Employment: Snohomish PUD

Education?: AA from EvCC (Business focus)

Why are you running?: I am invested in this community, raising my four children here, so I want to help our city be great. I was waiting for an open seat because I have great admiration for what our city leadership is doing, and I want to join in. Experience: I have worked on the Mayor’s Diversity Advisory Committee for five years and have volunteered in classrooms and on Marysville School District committees for six years. I have been involved with real estate in Marysville for 10 years. I studied business and founded the sister-city relationship Marysville has with Yue Qing City in China. The top 3 issues:

•Public safety. I appreciate the successful programs that we have here—such as the embedded social worker program. This decreases crime and works with local agents to establish solutions while mitigating vandalism, graffiti, drug use and the like. •Economic development. A safer community will attract more business to our area, expand our economic potential, and give us more opportunities like the Cascade Industrial Center. •Traffic. As job opportunities increase, fewer residents need to leave our community to support their families. This will reduce traffic congestion.

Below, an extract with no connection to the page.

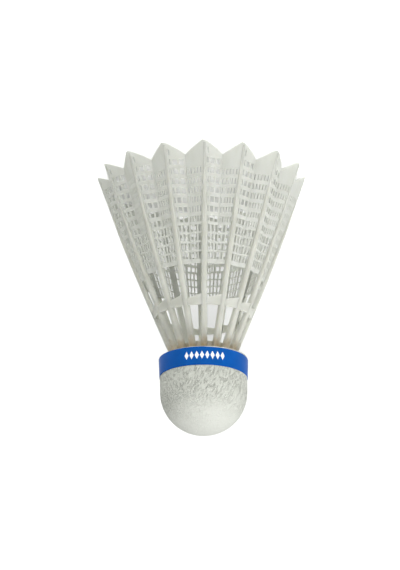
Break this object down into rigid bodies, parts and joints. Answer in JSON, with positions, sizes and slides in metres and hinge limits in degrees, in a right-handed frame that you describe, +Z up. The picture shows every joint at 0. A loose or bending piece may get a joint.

Why should someone vote for you?: I am proud to be an American citizen, but I am also proud of the unusual path that has led me here. Before moving to America, I lived in a community with dirt floors and no plumbing or electricity. I grew up working very hard. My family were subsistence farmers for hundreds of years. Many people and most women were not allowed to receive any education. I had to leave school at a young age to help support my parents and extended family. Because of all this I have the deepest appreciation for the educational and work opportunities available in America. My wife Rachel is a third-generation Marysville resident whom I met when she worked in China. I waited over two years for my visa to come to America so we could be married. I arrived with $600 in my pocket. This unique journey has enabled me to appreciate the great things Marysville has to offer.